Let’s be frank.
Things usually don’t turn out the way they were planned. Work gets delayed, people get sick and conditions change that are outside of your control. As a result, the plan that you spent hours on can become obsolete from one day to another.
A way to account for this uncertainty is to calculate buffer into your project.
(Sometimes people talk about contingency. It’s the same thing.)
What is project buffer?
Project buffer is the extra time you add to a task, so that even if it gets delayed, it won’t affect the overall project schedule. The buffer-adjusted dates then become binding deadlines you communicate to your team (more about setting project deadlines).
You are leading a project for building a bridge across a river. An engineer on your tean is working on the drawings which have to be submitted to the authorities by Friday, 30-June.
Theoretically, you could give the engineer the deadline Thursday, 29-June.
But you and I know how risky that would be.
What if ….
- the engineer gets sick one week before submission
- the engineer’s PC crashes 3 days before submission
- you notice a serious mistake in the drawings, 1 day before submission
Do you ever want to get into such a horrible situation?
For sure not. That’s why you factor in sufficient buffer of, let’s say 1 week. The project task create drawings therefore needs to be finished by 23-June. If something goes wrong along the way, you and your team still have time to turn things around and meet the submission deadline.
Here’s how the project buffer will appear on the timeline:
Get my project plan template if you don’t already have a good one.

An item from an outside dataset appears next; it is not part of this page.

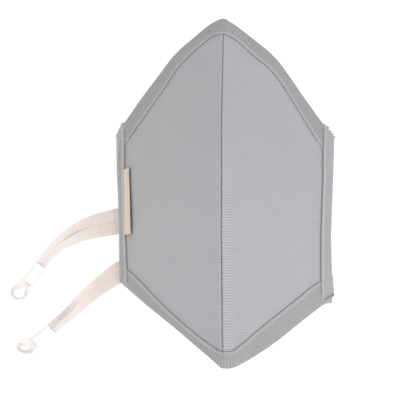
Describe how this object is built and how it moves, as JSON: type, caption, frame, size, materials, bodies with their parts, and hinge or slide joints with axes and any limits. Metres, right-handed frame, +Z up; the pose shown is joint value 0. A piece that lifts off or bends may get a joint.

Do you always need a buffer?
No, you don’t.
It all depends on whether a specific project task is connected to another task, so that it needs to be finished first before the other task can start.
Figuring out how much buffer you need
Here’s some guidance for you.
First off, your buffer-adjusted deadlines will never be the ideal case. Every project manager wants to have 2x the time for their project. But that’s not gonna happen. So, the project buffer is the ‘best you can get’ given that time is limited.
There is no formula that will spit out the ideal buffer. That’s why I’m giving you a few questions that will help with your planning:
“How much time do we need to turn things around?”
Take our example from above: One of your team members is creating technical drawings that must be submitted by 30-June. If his computer crashed shortly before the finishing line, how many days would you and your team need to set up a new computer, load the drafts and finish the bridge drawings? 2 days? Four days? Or even a week?
“How severe would be the impact of the deadline not being met?”
If the deadline can get pushed further and it doesn’t really hurt anyone, you can calculate a smaller buffer. On the other hand, if major negative consequences can be expected in case of delay (financial impact, project in jeopardy), factor in a larger buffer.
“How much can I trust this person to meet the deadline and to deliver high-quality results?”
Some people are more dependable when it comes to meeting deadlines than others. Set buffer according to the level of trust you have with the person doing the work.
Knowing how much buffer is required is also a matter of experience. The more projects you’ve managed, the more you’ll sharpen your 6th sense, which is to detect and mitigate risk. You’ll naturally come up with solid deadlines that reflect the risk inherent in a task.